This issue is a discussion for contributors to collaborate in getting ready to be featured in 48in24. Please refer to this forum topic for more info.
We will be featuring Kindergarten Garden from Jul 30 onwards.
Staff jobs
These are things for Erik/Jeremy to do:
☐ Check/update exercise in Problem Specifications
☐ Create + schedule video
Community jobs
For each track:
Implement Kindergarten Garden
Add approaches (and an approaches introduction!) for each idiomatic or interesting/educational approach.
Add video walkthroughs (record yourself solving and digging deeper into the exercise).

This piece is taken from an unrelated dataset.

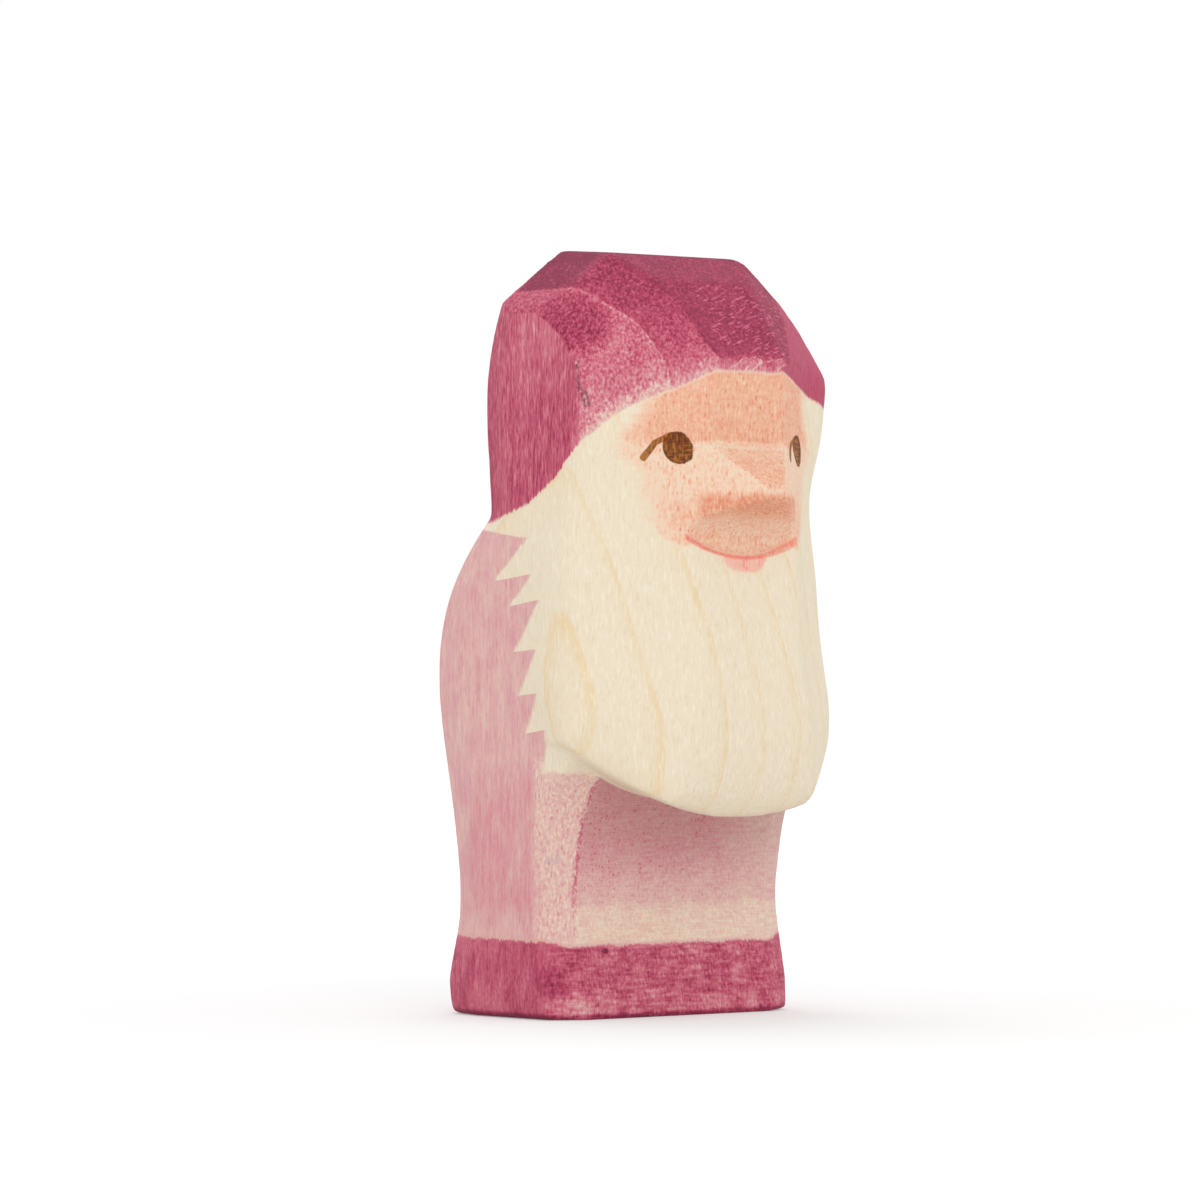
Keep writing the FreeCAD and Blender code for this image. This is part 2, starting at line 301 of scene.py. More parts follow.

Highlight up to 16 different featured exercises (coming soon)
Existing Approaches
You can use these as the basis for approaches on your own tracks. Feel free to copy/paste/reuse/rewrite/etc as you see fit! Maybe ask ChatGPT to translate to your programming language.
I’m not too familiar with F#, but having a look the identical parts are.
Operating on 2 distinct lines by splitting them:
let rows = diagram.Split('\n')
split /\n/, $diagram
Converting the first letter of the name into an index:
let n = int (student.[0]) - int 'A'
ord($student) - ord('A')
And as for the differences:
F# looks to use an index for each individual character, whereas Perl uses the index to extract a 2 character string from both rows, which is then split. These both result in an array of 4 letters.
F# maps each individual letter from the resulting array, Perl uses the entire list as a way of creating a hash slice.
Fundamentally they appear to move in the same direction to achieve their result, with some variation in how the plant letters are obtained and consumed. If they’re a bit too similar I can invesigate a more distinct approach.